Data lines:
● ● ● ● ● ● ●
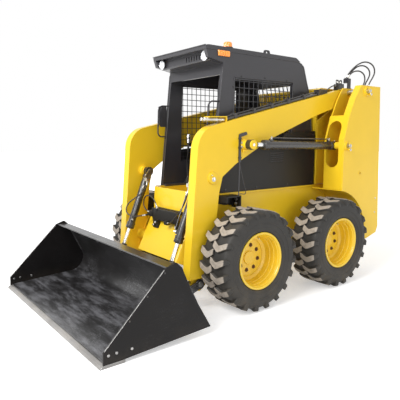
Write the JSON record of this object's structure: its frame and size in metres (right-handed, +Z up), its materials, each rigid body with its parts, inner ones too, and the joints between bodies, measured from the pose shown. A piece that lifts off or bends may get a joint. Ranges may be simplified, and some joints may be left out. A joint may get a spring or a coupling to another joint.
{
  "type": "skid steer loader",
  "caption": "Compact wheeled loader with lift arms beside an enclosed cab, a tilting front bucket, a rear door and an engine hood that open.",
  "frame": {"origin": "on the ground, under the middle of the machine's length and width", "axes": "+Z up, the bucket faces -Y, +X is the machine's left side"},
  "size_m": [1.912, 3.136, 2.1447],
  "materials": {
    "black_paint": "satin enamel",
    "black_plastic": "moulded",
    "bucket_paint": "scuffed enamel over bare steel edges",
    "cylinder_paint": "satin enamel",
    "engine_iron": "painted casting",
    "hose_rubber": "hydraulic hose",
    "lamp_glass": "clear lens",
    "orange_lens": "orange lens",
    "red_lens": "red lens",
    "rim_paint": "gloss enamel",
    "rod_chrome": "polished",
    "seat_vinyl": "black vinyl",
    "tyre_rubber": "dusty rubber",
    "yellow_paint": "gloss enamel",
    "zinc_steel": "zinc plated"
  },
  "bodies": {
    "chassis": {"axle_tubes": "cylinder_paint", "cab_frame": "black_paint", "cab_roof": "black_paint", "chassis_frame": "yellow_paint", "controls": "black_plastic", "engine_block": "engine_iron", "engine_cover": "yellow_paint", "grab_handles": "black_paint", "headlamps": "lamp_glass", "hose_loop_a": "hose_rubber", "hose_loop_b": "hose_rubber", "hose_loop_c": "hose_rubber", "hose_manifold": "black_paint", "lifting_eyes": "black_paint", "orange_lamps": "orange_lens", "prop_bracket": "black_paint", "rear_screen": "black_paint", "seat": "seat_vinyl", "side_panels": "black_paint", "side_screens": "black_paint", "tail_lamps": "red_lens", "tower_inner_left": "yellow_paint", "tower_inner_right": "yellow_paint", "tower_left": "yellow_paint", "tower_pins": "zinc_steel", "tower_right": "yellow_paint"},
    "lift_arms": {"arm_cross_member": "yellow_paint", "arm_left": "yellow_paint", "arm_pins": "zinc_steel", "arm_pipes": "cylinder_paint", "arm_prop": "black_paint", "arm_right": "yellow_paint", "aux_couplers": "zinc_steel", "front_step": "black_paint", "tilt_hose_a": "hose_rubber", "tilt_hose_b": "hose_rubber", "tilt_hose_c": "hose_rubber"},
    "bucket": {"bucket_shell": "bucket_paint", "bucket_sides": "bucket_paint", "cutting_edge": "bucket_paint", "quick_attach": "bucket_paint"},
    "wheel_front_left": {"tyre_front_left": "tyre_rubber", "rim_front_left": "rim_paint"},
    "wheel_front_right": {"tyre_front_right": "tyre_rubber", "rim_front_right": "rim_paint"},
    "wheel_rear_left": {"tyre_rear_left": "tyre_rubber", "rim_rear_left": "rim_paint"},
    "wheel_rear_right": {"tyre_rear_right": "tyre_rubber", "rim_rear_right": "rim_paint"},
    "lift_barrel_left": {"lift_barrel_left": "cylinder_paint"},
    "lift_rod_left": {"lift_rod_left": "rod_chrome"},
    "tilt_barrel_left": {"tilt_barrel_left": "cylinder_paint"},
    "tilt_rod_left": {"tilt_rod_left": "rod_chrome"},
    "lift_barrel_right": {"lift_barrel_right": "cylinder_paint"},
    "lift_rod_right": {"lift_rod_right": "rod_chrome"},
    "tilt_barrel_right": {"tilt_barrel_right": "cylinder_paint"},
    "tilt_rod_right": {"tilt_rod_right": "rod_chrome"},
    "hood": {"hood": "yellow_paint"},
    "rear_door": {"rear_door": "yellow_paint"}
  },
  "joints": [
    {"name": "spin_front_left", "type": "hinge", "parent": "chassis", "child": "wheel_front_left", "pos_m": [0.7295, -0.15, 0.40416], "axis": [-1, 0, 0], "continuous": true},
    {"name": "spin_front_right", "type": "hinge", "parent": "chassis", "child": "wheel_front_right", "pos_m": [-0.7295, -0.15, 0.40416], "axis": [-1, 0, 0], "continuous": true},
    {"name": "spin_rear_left", "type": "hinge", "parent": "chassis", "child": "wheel_rear_left", "pos_m": [0.7295, 0.874, 0.40416], "axis": [-1, 0, 0], "continuous": true},
    {"name": "spin_rear_right", "type": "hinge", "parent": "chassis", "child": "wheel_rear_right", "pos_m": [-0.7295, 0.874, 0.40416], "axis": [-1, 0, 0], "continuous": true},
    {"name": "lift", "type": "hinge", "parent": "chassis", "child": "lift_arms", "pos_m": [0, 1.27, 1.788], "axis": [-1, 0, 0], "range_deg": [0, 66]},
    {"name": "bucket_tilt", "type": "hinge", "parent": "lift_arms", "child": "bucket", "pos_m": [0, -0.52, 0.215], "axis": [1, 0, 0], "range_deg": [-25, 98]},
    {"name": "lift_swing_left", "type": "hinge", "parent": "chassis", "child": "lift_barrel_left", "pos_m": [0.645, 0.996, 1.282], "axis": [-1, 0, 0], "range_deg": [0, 63.96]},
    {"name": "lift_extend_left", "type": "slide", "parent": "lift_barrel_left", "child": "lift_rod_left", "axis": [0, -0.9999, 0.0169], "range_m": [0, 0.6251]},
    {"name": "tilt_swing_left", "type": "hinge", "parent": "lift_arms", "child": "tilt_barrel_left", "pos_m": [0.39, -0.4, 1.045], "axis": [1, 0, 0], "range_deg": [-2.56, 10.01]},
    {"name": "tilt_extend_left", "type": "slide", "parent": "tilt_barrel_left", "child": "tilt_rod_left", "axis": [0, -0.3773, -0.9261], "range_m": [-0.0698, 0.2734]},
    {"name": "lift_swing_right", "type": "hinge", "parent": "chassis", "child": "lift_barrel_right", "pos_m": [-0.645, 0.996, 1.282], "axis": [-1, 0, 0], "range_deg": [0, 63.96]},
    {"name": "lift_extend_right", "type": "slide", "parent": "lift_barrel_right", "child": "lift_rod_right", "axis": [0, -0.9999, 0.0169], "range_m": [0, 0.6251]},
    {"name": "tilt_swing_right", "type": "hinge", "parent": "lift_arms", "child": "tilt_barrel_right", "pos_m": [-0.39, -0.4, 1.045], "axis": [1, 0, 0], "range_deg": [-2.56, 10.01]},
    {"name": "tilt_extend_right", "type": "slide", "parent": "tilt_barrel_right", "child": "tilt_rod_right", "axis": [0, -0.3773, -0.9261], "range_m": [-0.0698, 0.2734]},
    {"name": "hood_lift", "type": "hinge", "parent": "chassis", "child": "hood", "pos_m": [0, 1.03, 1.816], "axis": [1, 0, 0], "range_deg": [0, 50]},
    {"name": "door_swing", "type": "hinge", "parent": "chassis", "child": "rear_door", "pos_m": [0.431, 1.54, 0.884], "axis": [0, 0, -1], "range_deg": [0, 90]}
  ],
  "couplings": [
    {"joint": "lift_swing_left", "follows": "lift", "ratio": 0.969},
    {"joint": "lift_extend_left", "follows": "lift", "m_per_rad": 0.5425},
    {"joint": "tilt_swing_left", "follows": "bucket_tilt", "ratio": 0.1021},
    {"joint": "tilt_extend_left", "follows": "bucket_tilt", "m_per_rad": 0.1598},
    {"joint": "lift_swing_right", "follows": "lift", "ratio": 0.969},
    {"joint": "lift_extend_right", "follows": "lift", "m_per_rad": 0.5425},
    {"joint": "tilt_swing_right", "follows": "bucket_tilt", "ratio": 0.1021},
    {"joint": "tilt_extend_right", "follows": "bucket_tilt", "m_per_rad": 0.1598}
  ]
}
● ● ● ● ● ● ●
Instructions to follow:
Exactly reproduce the material above.

Answer to this task:
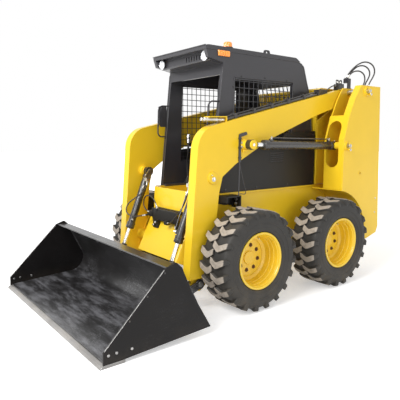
Write the JSON record of this object's structure: its frame and size in metres (right-handed, +Z up), its materials, each rigid body with its parts, inner ones too, and the joints between bodies, measured from the pose shown. A piece that lifts off or bends may get a joint. Ranges may be simplified, and some joints may be left out. A joint may get a spring or a coupling to another joint.
{
  "type": "skid steer loader",
  "caption": "Compact wheeled loader with lift arms beside an enclosed cab, a tilting front bucket, a rear door and an engine hood that open.",
  "frame": {"origin": "on the ground, under the middle of the machine's length and width", "axes": "+Z up, the bucket faces -Y, +X is the machine's left side"},
  "size_m": [1.912, 3.136, 2.1447],
  "materials": {
    "black_paint": "satin enamel",
    "black_plastic": "moulded",
    "bucket_paint": "scuffed enamel over bare steel edges",
    "cylinder_paint": "satin enamel",
    "engine_iron": "painted casting",
    "hose_rubber": "hydraulic hose",
    "lamp_glass": "clear lens",
    "orange_lens": "orange lens",
    "red_lens": "red lens",
    "rim_paint": "gloss enamel",
    "rod_chrome": "polished",
    "seat_vinyl": "black vinyl",
    "tyre_rubber": "dusty rubber",
    "yellow_paint": "gloss enamel",
    "zinc_steel": "zinc plated"
  },
  "bodies": {
    "chassis": {"axle_tubes": "cylinder_paint", "cab_frame": "black_paint", "cab_roof": "black_paint", "chassis_frame": "yellow_paint", "controls": "black_plastic", "engine_block": "engine_iron", "engine_cover": "yellow_paint", "grab_handles": "black_paint", "headlamps": "lamp_glass", "hose_loop_a": "hose_rubber", "hose_loop_b": "hose_rubber", "hose_loop_c": "hose_rubber", "hose_manifold": "black_paint", "lifting_eyes": "black_paint", "orange_lamps": "orange_lens", "prop_bracket": "black_paint", "rear_screen": "black_paint", "seat": "seat_vinyl", "side_panels": "black_paint", "side_screens": "black_paint", "tail_lamps": "red_lens", "tower_inner_left": "yellow_paint", "tower_inner_right": "yellow_paint", "tower_left": "yellow_paint", "tower_pins": "zinc_steel", "tower_right": "yellow_paint"},
    "lift_arms": {"arm_cross_member": "yellow_paint", "arm_left": "yellow_paint", "arm_pins": "zinc_steel", "arm_pipes": "cylinder_paint", "arm_prop": "black_paint", "arm_right": "yellow_paint", "aux_couplers": "zinc_steel", "front_step": "black_paint", "tilt_hose_a": "hose_rubber", "tilt_hose_b": "hose_rubber", "tilt_hose_c": "hose_rubber"},
    "bucket": {"bucket_shell": "bucket_paint", "bucket_sides": "bucket_paint", "cutting_edge": "bucket_paint", "quick_attach": "bucket_paint"},
    "wheel_front_left": {"tyre_front_left": "tyre_rubber", "rim_front_left": "rim_paint"},
    "wheel_front_right": {"tyre_front_right": "tyre_rubber", "rim_front_right": "rim_paint"},
    "wheel_rear_left": {"tyre_rear_left": "tyre_rubber", "rim_rear_left": "rim_paint"},
    "wheel_rear_right": {"tyre_rear_right": "tyre_rubber", "rim_rear_right": "rim_paint"},
    "lift_barrel_left": {"lift_barrel_left": "cylinder_paint"},
    "lift_rod_left": {"lift_rod_left": "rod_chrome"},
    "tilt_barrel_left": {"tilt_barrel_left": "cylinder_paint"},
    "tilt_rod_left": {"tilt_rod_left": "rod_chrome"},
    "lift_barrel_right": {"lift_barrel_right": "cylinder_paint"},
    "lift_rod_right": {"lift_rod_right": "rod_chrome"},
    "tilt_barrel_right": {"tilt_barrel_right": "cylinder_paint"},
    "tilt_rod_right": {"tilt_rod_right": "rod_chrome"},
    "hood": {"hood": "yellow_paint"},
    "rear_door": {"rear_door": "yellow_paint"}
  },
  "joints": [
    {"name": "spin_front_left", "type": "hinge", "parent": "chassis", "child": "wheel_front_left", "pos_m": [0.7295, -0.15, 0.40416], "axis": [-1, 0, 0], "continuous": true},
    {"name": "spin_front_right", "type": "hinge", "parent": "chassis", "child": "wheel_front_right", "pos_m": [-0.7295, -0.15, 0.40416], "axis": [-1, 0, 0], "continuous": true},
    {"name": "spin_rear_left", "type": "hinge", "parent": "chassis", "child": "wheel_rear_left", "pos_m": [0.7295, 0.874, 0.40416], "axis": [-1, 0, 0], "continuous": true},
    {"name": "spin_rear_right", "type": "hinge", "parent": "chassis", "child": "wheel_rear_right", "pos_m": [-0.7295, 0.874, 0.40416], "axis": [-1, 0, 0], "continuous": true},
    {"name": "lift", "type": "hinge", "parent": "chassis", "child": "lift_arms", "pos_m": [0, 1.27, 1.788], "axis": [-1, 0, 0], "range_deg": [0, 66]},
    {"name": "bucket_tilt", "type": "hinge", "parent": "lift_arms", "child": "bucket", "pos_m": [0, -0.52, 0.215], "axis": [1, 0, 0], "range_deg": [-25, 98]},
    {"name": "lift_swing_left", "type": "hinge", "parent": "chassis", "child": "lift_barrel_left", "pos_m": [0.645, 0.996, 1.282], "axis": [-1, 0, 0], "range_deg": [0, 63.96]},
    {"name": "lift_extend_left", "type": "slide", "parent": "lift_barrel_left", "child": "lift_rod_left", "axis": [0, -0.9999, 0.0169], "range_m": [0, 0.6251]},
    {"name": "tilt_swing_left", "type": "hinge", "parent": "lift_arms", "child": "tilt_barrel_left", "pos_m": [0.39, -0.4, 1.045], "axis": [1, 0, 0], "range_deg": [-2.56, 10.01]},
    {"name": "tilt_extend_left", "type": "slide", "parent": "tilt_barrel_left", "child": "tilt_rod_left", "axis": [0, -0.3773, -0.9261], "range_m": [-0.0698, 0.2734]},
    {"name": "lift_swing_right", "type": "hinge", "parent": "chassis", "child": "lift_barrel_right", "pos_m": [-0.645, 0.996, 1.282], "axis": [-1, 0, 0], "range_deg": [0, 63.96]},
    {"name": "lift_extend_right", "type": "slide", "parent": "lift_barrel_right", "child": "lift_rod_right", "axis": [0, -0.9999, 0.0169], "range_m": [0, 0.6251]},
    {"name": "tilt_swing_right", "type": "hinge", "parent": "lift_arms", "child": "tilt_barrel_right", "pos_m": [-0.39, -0.4, 1.045], "axis": [1, 0, 0], "range_deg": [-2.56, 10.01]},
    {"name": "tilt_extend_right", "type": "slide", "parent": "tilt_barrel_right", "child": "tilt_rod_right", "axis": [0, -0.3773, -0.9261], "range_m": [-0.0698, 0.2734]},
    {"name": "hood_lift", "type": "hinge", "parent": "chassis", "child": "hood", "pos_m": [0, 1.03, 1.816], "axis": [1, 0, 0], "range_deg": [0, 50]},
    {"name": "door_swing", "type": "hinge", "parent": "chassis", "child": "rear_door", "pos_m": [0.431, 1.54, 0.884], "axis": [0, 0, -1], "range_deg": [0, 90]}
  ],
  "couplings": [
    {"joint": "lift_swing_left", "follows": "lift", "ratio": 0.969},
    {"joint": "lift_extend_left", "follows": "lift", "m_per_rad": 0.5425},
    {"joint": "tilt_swing_left", "follows": "bucket_tilt", "ratio": 0.1021},
    {"joint": "tilt_extend_left", "follows": "bucket_tilt", "m_per_rad": 0.1598},
    {"joint": "lift_swing_right", "follows": "lift", "ratio": 0.969},
    {"joint": "lift_extend_right", "follows": "lift", "m_per_rad": 0.5425},
    {"joint": "tilt_swing_right", "follows": "bucket_tilt", "ratio": 0.1021},
    {"joint": "tilt_extend_right", "follows": "bucket_tilt", "m_per_rad": 0.1598}
  ]
}